---------- PROVIDED DATA

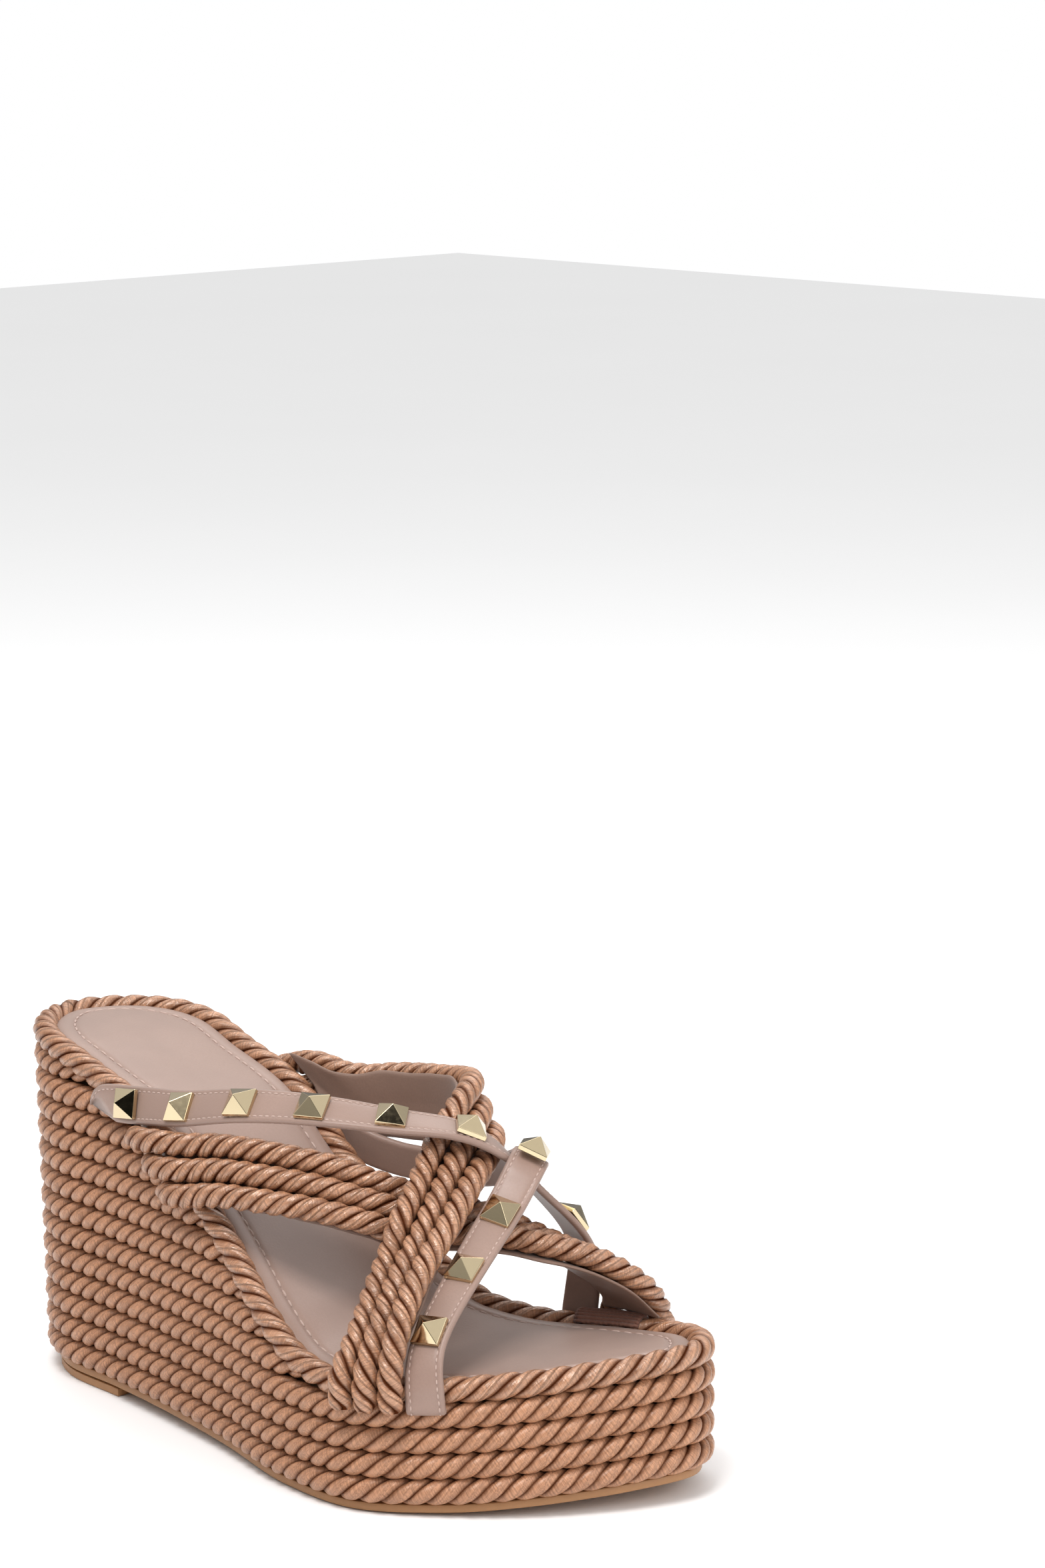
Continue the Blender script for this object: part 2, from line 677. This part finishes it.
def band_lining(side, start, end, before, after, bulge=0.0):
    """Leather strip inside the three ropes of a band, with slightly uneven edges.

    It runs between the fractions start and end of the ropes. Before and after are its
    overhangs past the first and third rope, each given at both ends of the strip.
    """
    fraction = np.linspace(start, end, LINING_STEPS)
    first, middle, third = (
        lookup(fraction, np.linspace(0, 1, len(BAND_PATHS[side, k])), BAND_PATHS[side, k])
        for k in (1, 2, 3))
    normal = unit(np.cross(tangents(middle), unit(third - first)))
    normal = -normal * np.sign(np.sum(normal * away_from_axis(middle), 1))[:, None]
    for _ in range(30):
        normal[1:-1] = unit(0.25 * normal[:-2] + 0.5 * normal[1:-1] + 0.25 * normal[2:])

    travel = (fraction - start) / (end - start)
    wave = 0.28 * np.sin(travel * 41.0) + 0.18 * np.sin(travel * 67.0 + 1.0)
    before = np.interp(travel, (0, 1), before) + wave
    after = (np.interp(travel, (0, 1), after) - wave
             + bulge * np.exp(-((travel - 0.26) / 0.14) ** 2))
    to_middle, to_third = middle - first, third - middle
    gap_1, gap_2 = np.linalg.norm(to_middle, axis=1), np.linalg.norm(to_third, axis=1)
    outer, inner = [], []
    for q in np.linspace(0, 1, LINING_ACROSS):
        width = -before + (gap_1 + gap_2 + before + after) * q
        on_first = first + unit(to_middle) * width[:, None]
        on_second = middle + unit(to_third) * (width - gap_1)[:, None]
        blend = np.clip((width - gap_1) / 4.0 + 0.5, 0, 1)[:, None]
        place = on_first * (1 - blend) + on_second * blend
        lip = LINING_LIP * max(0.0, 1 - min(q, 1 - q) / LINING_LIP_WIDTH) ** 2
        reach = ROPE_RADIUS + LINING_GAP
        outer.append(place + normal * (reach + lip))
        inner.append(place + normal * (reach + LINING_THICKNESS - lip))
    points = np.stack(outer + inner[::-1], 1)
    rows, cols = points.shape[:2]
    quads = np.vstack([grid_quads(rows, cols), end_ladders(rows, cols)])
    obj = mesh_object("lining_%s_band" % side, points.reshape(-1, 3), quads, M_LINING)
    fix_normals(obj)
    fit(obj, side + "_band_lining")


band_lining("lateral", start=0.09, end=0.93, before=(1.2, 1.2), after=(2.6, 3.4))
band_lining("medial", start=0.07, end=0.92, before=(2.6, 0.6), after=(2.2, 0.8), bulge=4.2)


# ------------------------------------------------------------ stitches
def stitches(name, centres, directions, ups, length, radius):
    """One mesh of rounded, slightly humped capsules."""
    along, around = 7, 8
    flatness, hump = 0.8, 0.25
    directions = unit(directions)
    sides = unit(np.cross(directions, ups))
    ups = np.cross(sides, directions)
    centres, directions, sides, ups = (
        vectors[:, None, None] for vectors in (centres, directions, sides, ups))
    reach = np.linspace(-1, 1, along)[:, None, None]
    swell = np.sqrt(np.clip(1 - np.abs(reach) ** 2.6, 0.02, 1))
    phi = (np.arange(around) / around * 2 * math.pi)[None, :, None]
    points = (centres + directions * (reach * length / 2)
              + sides * (np.cos(phi) * swell * radius)
              + ups * (radius * (np.sin(phi) * swell * flatness + (1 - reach**2) * hump)))
    quads, tris = [], []
    for base in range(0, len(centres) * along * around, along * around):
        quads.append(grid_quads(along, around, base=base))
        tris += end_fans(along, around, base)
    points = points.reshape(-1, 3)
    return mesh_object(name, points, np.vstack(quads), M_STITCH,
                       points[:, :2] * STITCH_UV, tris)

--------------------

▸ **TASK BRIEF**
Each line from the top of the material above through the line with "normal[1:-1] = unit(0.25" must be echoed exactly, and no other line.

▸ **TASK ANSWER**
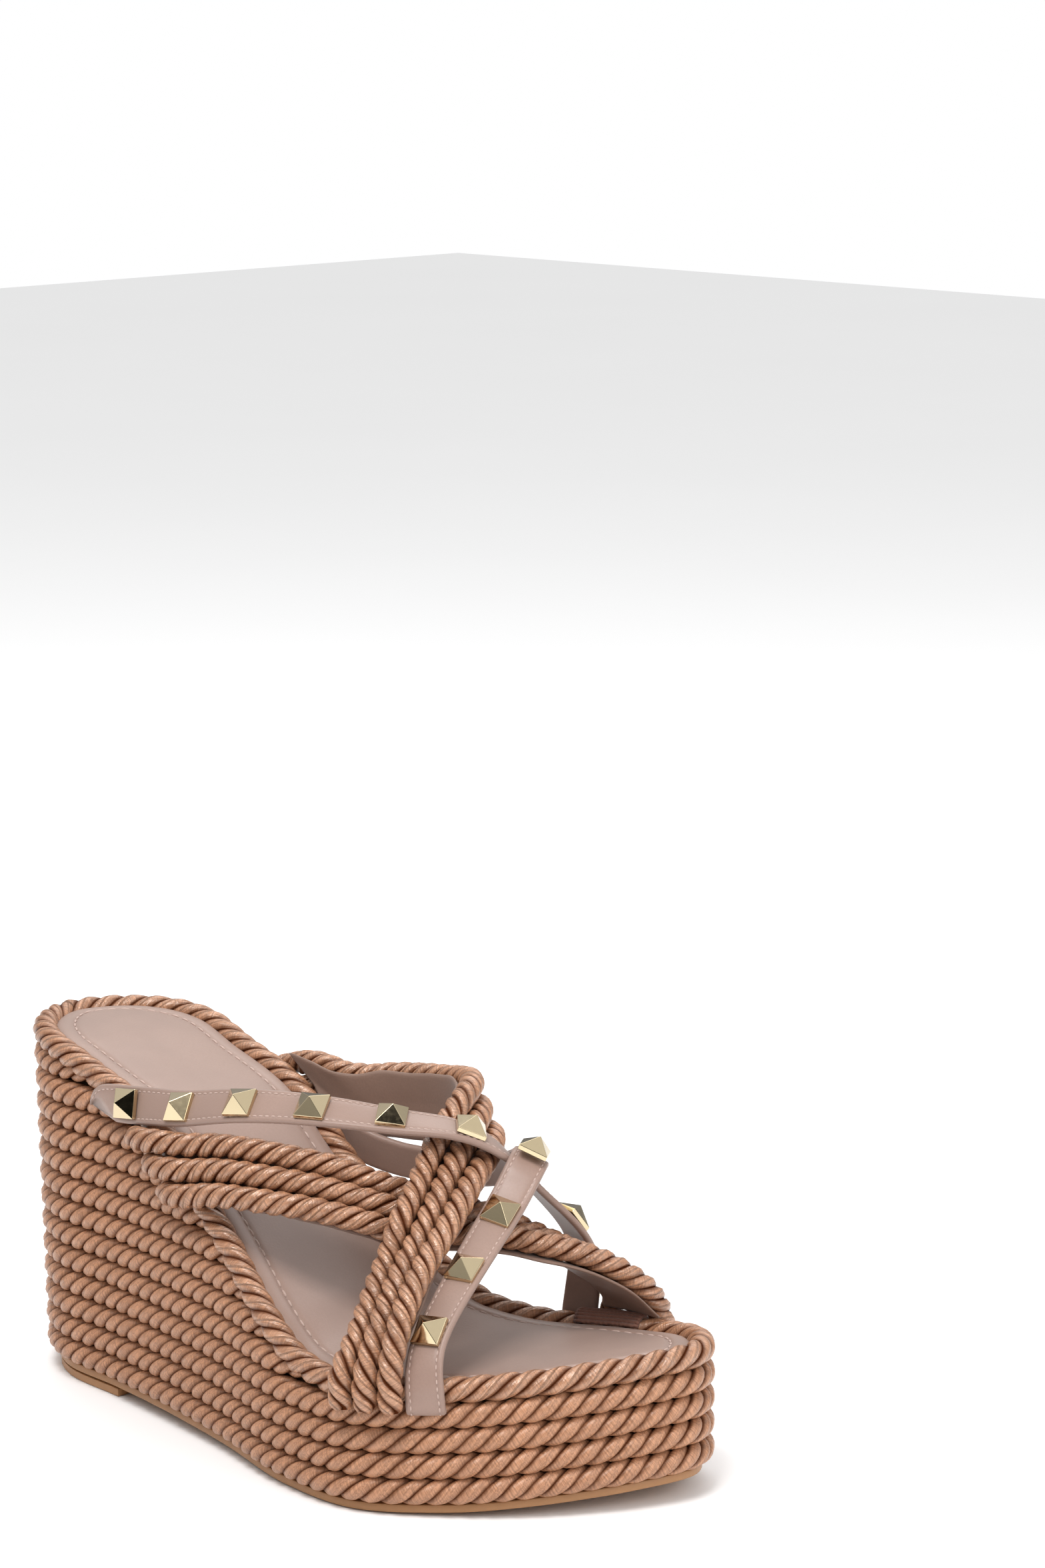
Continue the Blender script for this object: part 2, from line 677. This part finishes it.
def band_lining(side, start, end, before, after, bulge=0.0):
    """Leather strip inside the three ropes of a band, with slightly uneven edges.

    It runs between the fractions start and end of the ropes. Before and after are its
    overhangs past the first and third rope, each given at both ends of the strip.
    """
    fraction = np.linspace(start, end, LINING_STEPS)
    first, middle, third = (
        lookup(fraction, np.linspace(0, 1, len(BAND_PATHS[side, k])), BAND_PATHS[side, k])
        for k in (1, 2, 3))
    normal = unit(np.cross(tangents(middle), unit(third - first)))
    normal = -normal * np.sign(np.sum(normal * away_from_axis(middle), 1))[:, None]
    for _ in range(30):
        normal[1:-1] = unit(0.25 * normal[:-2] + 0.5 * normal[1:-1] + 0.25 * normal[2:])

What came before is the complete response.